Bologna: boss di 'ndrangheta scarcerato di nuovo, ricorso dei pm
Domenico Paviglianiti libero per la seconda volta per fine pena
Per la seconda volta in due mesi il boss della ‘ndrangheta Domenico Paviglianiti viene scarcerato a Bologna per fine pena. La procura bolognese ha però già fatto ricorso in Cassazione. Lo riferisce l’Ansa. Paviglianiti, 58 anni, pluriomicida, era considerato uno dei esponenti di spicco dei clan che da Reggio Calabria avevano esteso i loro affari in Lombardia e nel Nord-Ovest.
Catturato in Spagna nel 1996, ha accumulato con le sentenze di condanna 168 anni di carcere. Da tempo è al centro di una complessa questione procedurale per decidere quanto debba scontare in carcere.
La condanna all’ergastolo è stata infatti commutata in 30 anni da un Gip di Bologna, Gianluca Petragnani Gelosi, a cui la Cassazione aveva affidato la competenza perché proprio a Bologna era stata pronunciata l’ultima sentenza passata in giudicato.

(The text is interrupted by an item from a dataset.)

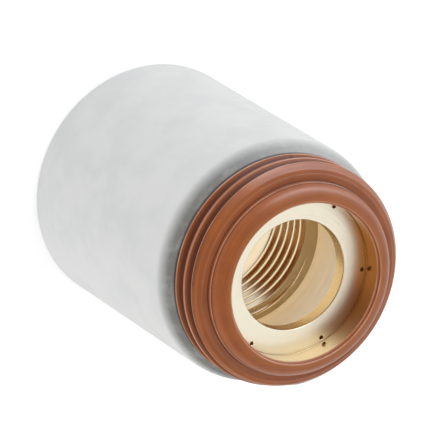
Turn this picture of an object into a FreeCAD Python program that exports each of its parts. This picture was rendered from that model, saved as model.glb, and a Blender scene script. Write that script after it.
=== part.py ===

I difensori del boss, gli avvocati Mirna Raschi e Marina Silvia Mori, avevano rilevato come a febbraio 2019, dopo 23 anni, tra indulto e liberazione anticipata, era già scontata tutta la pena.
Ad inizio agosto Paviglianiti è stato liberato una prima volta dal carcere di Novara per fine pena, ma in meno di 48 ore è stato arrestato di nuovo su ordine della procura di Bologna per un errore nel conteggio della pena.
I pm avevano acquisito nuova documentazione e ritenendo che una delle sentenze, una condanna a 17 anni per associazione mafiosa, si riferisse a fatti avvenuti dopo l’estradizione dalla Spagna, aveva fissato il fine pena nel 2027, ordinando subito il nuovo arresto di Paviglianiti.
La difesa ha fatto quindi un nuovo ricorso e un altro Gip, Domenico Truppa, lo ha accolto, considerando la sentenza del 2005 già valutata nei conteggi precedenti. Ma secondo la Procura di Bologna questa valutazione è errata.
Nel ricorso in Cassazione firmato dal procuratore aggiunto Lucia Russo e dal pm Michele Martorelli si sottolinea come si sia appreso e documentato “inequivocabilmente” che una delle condanne citate dall’Autorità giudiziaria di Reggio Calabria nel provvedimento di cumulo del 2012 riguardasse “fatti consumati in epoca successiva all’avvenuta estradizione e addirittura mentre il detenuto si trovava in carcere”.
Si rende dunque necessario rideterminare la pena residua da scontare, adottando un criterio di calcolo diverso da quello del pm reggino. Inibire questa facoltà, secondo il ricorso, “costituisce scelta sorprendente” e in conflitto “con i principi e le norme in tema di esecuzione delle pene detentive”.